--- start ---

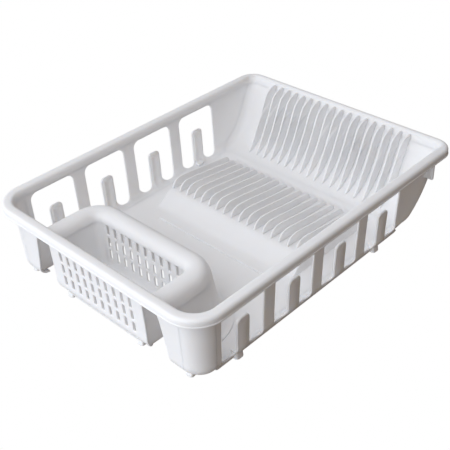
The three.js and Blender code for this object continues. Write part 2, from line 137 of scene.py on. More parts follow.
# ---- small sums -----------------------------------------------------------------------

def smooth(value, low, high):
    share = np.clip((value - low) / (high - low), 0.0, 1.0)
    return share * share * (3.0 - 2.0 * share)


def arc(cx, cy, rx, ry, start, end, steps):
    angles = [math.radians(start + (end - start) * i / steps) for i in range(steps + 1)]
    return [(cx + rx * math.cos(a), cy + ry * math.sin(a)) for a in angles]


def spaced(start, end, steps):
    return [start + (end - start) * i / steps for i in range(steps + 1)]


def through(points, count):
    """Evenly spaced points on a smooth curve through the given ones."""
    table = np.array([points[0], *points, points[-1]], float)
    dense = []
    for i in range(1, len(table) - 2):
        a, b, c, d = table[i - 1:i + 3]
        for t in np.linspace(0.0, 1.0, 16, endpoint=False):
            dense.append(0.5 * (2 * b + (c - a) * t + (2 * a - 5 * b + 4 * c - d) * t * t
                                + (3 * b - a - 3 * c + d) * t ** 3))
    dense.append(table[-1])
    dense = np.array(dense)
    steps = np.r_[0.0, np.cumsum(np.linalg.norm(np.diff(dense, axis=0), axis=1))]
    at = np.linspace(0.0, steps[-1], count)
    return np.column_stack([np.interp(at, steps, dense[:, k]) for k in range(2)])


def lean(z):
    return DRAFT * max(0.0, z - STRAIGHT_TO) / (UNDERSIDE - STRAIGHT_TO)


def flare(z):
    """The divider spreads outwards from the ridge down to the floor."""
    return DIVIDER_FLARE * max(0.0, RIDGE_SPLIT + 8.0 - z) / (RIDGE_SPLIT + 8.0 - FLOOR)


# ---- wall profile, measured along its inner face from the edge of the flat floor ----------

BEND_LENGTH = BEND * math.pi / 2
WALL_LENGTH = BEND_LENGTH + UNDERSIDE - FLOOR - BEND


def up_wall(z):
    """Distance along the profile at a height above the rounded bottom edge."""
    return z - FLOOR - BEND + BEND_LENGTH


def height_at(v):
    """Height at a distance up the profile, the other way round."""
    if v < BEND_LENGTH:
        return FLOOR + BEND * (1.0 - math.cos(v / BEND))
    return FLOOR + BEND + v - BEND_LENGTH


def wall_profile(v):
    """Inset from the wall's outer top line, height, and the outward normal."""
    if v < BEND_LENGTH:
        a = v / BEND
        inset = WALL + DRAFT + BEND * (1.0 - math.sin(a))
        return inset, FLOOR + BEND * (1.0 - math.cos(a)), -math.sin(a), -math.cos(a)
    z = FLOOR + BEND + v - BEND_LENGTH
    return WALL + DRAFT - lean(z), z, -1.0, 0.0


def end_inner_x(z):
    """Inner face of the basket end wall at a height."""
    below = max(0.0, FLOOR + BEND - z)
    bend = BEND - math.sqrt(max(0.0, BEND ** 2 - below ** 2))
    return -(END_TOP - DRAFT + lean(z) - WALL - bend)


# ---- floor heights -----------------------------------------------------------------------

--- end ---

## Task instructions
Exactly repeat the lines running from the top of the listing to the line bearing "return z - FLOOR - BEND + BEND_LENGTH", both of those lines included, and only them.

## Complete answer
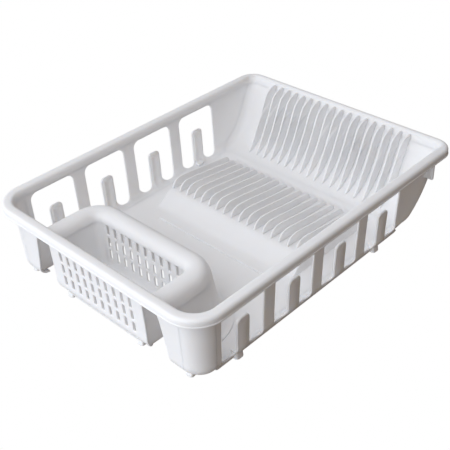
The three.js and Blender code for this object continues. Write part 2, from line 137 of scene.py on. More parts follow.
# ---- small sums -----------------------------------------------------------------------

def smooth(value, low, high):
    share = np.clip((value - low) / (high - low), 0.0, 1.0)
    return share * share * (3.0 - 2.0 * share)


def arc(cx, cy, rx, ry, start, end, steps):
    angles = [math.radians(start + (end - start) * i / steps) for i in range(steps + 1)]
    return [(cx + rx * math.cos(a), cy + ry * math.sin(a)) for a in angles]


def spaced(start, end, steps):
    return [start + (end - start) * i / steps for i in range(steps + 1)]


def through(points, count):
    """Evenly spaced points on a smooth curve through the given ones."""
    table = np.array([points[0], *points, points[-1]], float)
    dense = []
    for i in range(1, len(table) - 2):
        a, b, c, d = table[i - 1:i + 3]
        for t in np.linspace(0.0, 1.0, 16, endpoint=False):
            dense.append(0.5 * (2 * b + (c - a) * t + (2 * a - 5 * b + 4 * c - d) * t * t
                                + (3 * b - a - 3 * c + d) * t ** 3))
    dense.append(table[-1])
    dense = np.array(dense)
    steps = np.r_[0.0, np.cumsum(np.linalg.norm(np.diff(dense, axis=0), axis=1))]
    at = np.linspace(0.0, steps[-1], count)
    return np.column_stack([np.interp(at, steps, dense[:, k]) for k in range(2)])


def lean(z):
    return DRAFT * max(0.0, z - STRAIGHT_TO) / (UNDERSIDE - STRAIGHT_TO)


def flare(z):
    """The divider spreads outwards from the ridge down to the floor."""
    return DIVIDER_FLARE * max(0.0, RIDGE_SPLIT + 8.0 - z) / (RIDGE_SPLIT + 8.0 - FLOOR)


# ---- wall profile, measured along its inner face from the edge of the flat floor ----------

BEND_LENGTH = BEND * math.pi / 2
WALL_LENGTH = BEND_LENGTH + UNDERSIDE - FLOOR - BEND


def up_wall(z):
    """Distance along the profile at a height above the rounded bottom edge."""
    return z - FLOOR - BEND + BEND_LENGTH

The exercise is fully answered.